The media in Serbia described Markač's and Gotovina's release as "scandalous". The Government of Serbia expressed its indignation with the court's decision. However, Veselin Šljivančanin, a former officer of the Yugoslav People's Army convicted of war crimes perpetrated during the Battle of Vukovar, congratulated both generals on their release, blaming the politicians for what he calls war crimes committed during the Operation Storm, namely the president Franjo Tuđman.
Reactions in Bosnia and Herzegovina were mixed. The president of the Federation of Bosnia and Herzegovina, Živko Budimir, congratulated Gotovina and Markač on their "another victory" referring to them as "respected comrades, dear friends, our heroes." The president of the Croatian Democratic Union of Bosnia and Herzegovina, a major party amongst the Croats of Bosnia and Herzegovina, Dragan Čović, said he was overjoyed with the release of Gotovina and Markač.
Milorad Dodik, President of Republika Srpska, said politics played a major role in the ICTY decision, adding that "this is a humiliating decision for all the victims, for all Serbs".

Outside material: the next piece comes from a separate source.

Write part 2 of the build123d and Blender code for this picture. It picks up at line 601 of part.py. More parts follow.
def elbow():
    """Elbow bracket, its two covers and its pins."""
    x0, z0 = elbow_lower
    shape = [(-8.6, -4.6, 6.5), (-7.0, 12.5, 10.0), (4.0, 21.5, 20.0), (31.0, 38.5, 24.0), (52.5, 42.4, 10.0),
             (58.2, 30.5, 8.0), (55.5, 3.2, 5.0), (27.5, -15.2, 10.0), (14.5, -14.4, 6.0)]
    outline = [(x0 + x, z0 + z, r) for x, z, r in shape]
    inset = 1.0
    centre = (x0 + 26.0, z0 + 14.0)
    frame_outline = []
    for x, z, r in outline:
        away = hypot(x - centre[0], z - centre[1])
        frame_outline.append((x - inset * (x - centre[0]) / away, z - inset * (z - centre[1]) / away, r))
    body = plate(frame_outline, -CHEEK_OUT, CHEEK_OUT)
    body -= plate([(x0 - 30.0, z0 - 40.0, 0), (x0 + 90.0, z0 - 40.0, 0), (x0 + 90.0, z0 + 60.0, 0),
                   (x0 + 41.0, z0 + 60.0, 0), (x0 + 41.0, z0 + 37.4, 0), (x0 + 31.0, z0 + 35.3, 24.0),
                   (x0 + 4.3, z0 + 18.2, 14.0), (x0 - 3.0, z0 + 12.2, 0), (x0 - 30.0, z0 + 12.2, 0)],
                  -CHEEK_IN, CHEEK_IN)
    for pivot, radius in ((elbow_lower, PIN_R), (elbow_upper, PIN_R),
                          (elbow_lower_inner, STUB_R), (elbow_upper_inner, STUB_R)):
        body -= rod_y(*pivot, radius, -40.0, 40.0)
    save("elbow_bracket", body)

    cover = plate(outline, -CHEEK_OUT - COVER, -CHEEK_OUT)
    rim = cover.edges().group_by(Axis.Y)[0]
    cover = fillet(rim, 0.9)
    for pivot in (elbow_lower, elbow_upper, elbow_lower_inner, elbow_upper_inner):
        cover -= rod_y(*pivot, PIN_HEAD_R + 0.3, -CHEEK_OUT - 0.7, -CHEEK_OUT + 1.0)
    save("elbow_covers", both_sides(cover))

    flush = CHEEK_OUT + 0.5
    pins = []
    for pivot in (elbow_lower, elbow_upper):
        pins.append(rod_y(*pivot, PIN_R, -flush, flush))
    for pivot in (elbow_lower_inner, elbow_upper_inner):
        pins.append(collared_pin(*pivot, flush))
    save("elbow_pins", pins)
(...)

Rhodri C. Williams, a human rights consultant, stated "to treat the Gotovina judgment as an absolution of Croatia's well-documented sins is patently absurd and will only complicate the way to a long overdue regional reckoning with the past. Ultimately, Croatia can only legitimise its own narrative of victimhood by recognising the validity of those of its victims."
On 2 December, Markač and Gotovina were named honorary citizens of Osijek.
On 5 December, at an lecture in Matica hrvatska about the Croatian War of Independence, Markač announced he would dedicate himself to humanitarian work and spreading what he described as the truth about the war.